Configure a project to use this cluster
You can now perform all Spark operations over Kubernetes
Datasets built will sync to the Glue metastore
You can now create SQL notebooks on Athena
You can create SQL recipes over the S3 datasets, this will use Athena

Warning

This configuration requires baseline knowledge of AWS.
These instructions refer to a customer managed deployment (i.e. not Saas or a managed service). It is the customer’s responsibility to manage where and how data is stored (e.g. regarding sensitive data and encryption).
These steps are provided for information only. Dataiku does not guarantee the accuracy of these or the fact that they are still up to date.
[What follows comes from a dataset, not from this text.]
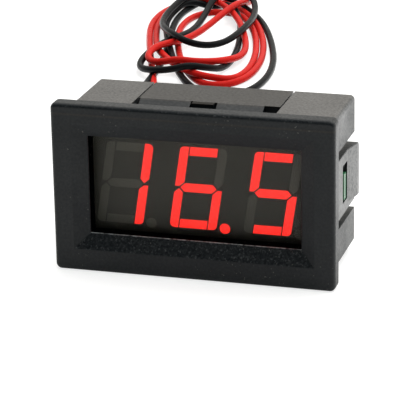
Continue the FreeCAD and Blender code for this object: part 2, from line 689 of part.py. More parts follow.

Many AWS services allow instance size selection, and suitable choices should be made according to individual requirements.
This reference architecture assumes a deployment on a single Availability Zone. For information on what to do in the event of an AWS AZ fault, please see the AWS documentation here : https://docs.aws.amazon.com/AWSEC2/latest/UserGuide/using-regions-availability-zones.html
Further information on logging in AWS can be found here: https://docs.aws.amazon.com/AmazonCloudWatch/latest/logs/WhatIsCloudWatchLogs.html
Further information on creating and restoring backups on AWS can be found here: https://docs.aws.amazon.com/AWSEC2/latest/UserGuide/EBSSnapshots.html
DSS-specific information on managing backups can be found here: https://doc.dataiku.com/dss/latest/operations/index.html
Redeployment of AWS services, for example following a disaster, require sufficient service quotas. Information on how to view and increase service quotas can be found here: https://docs.aws.amazon.com/general/latest/gr/aws_service_limits.html
It is recommended for the customer to define the desired Recovery Time Objective and Recovery Point Objective as part of their disaster recovery strategy.
It is recommended for the customer to define a strategy for managing system credentials & cryptographic keys.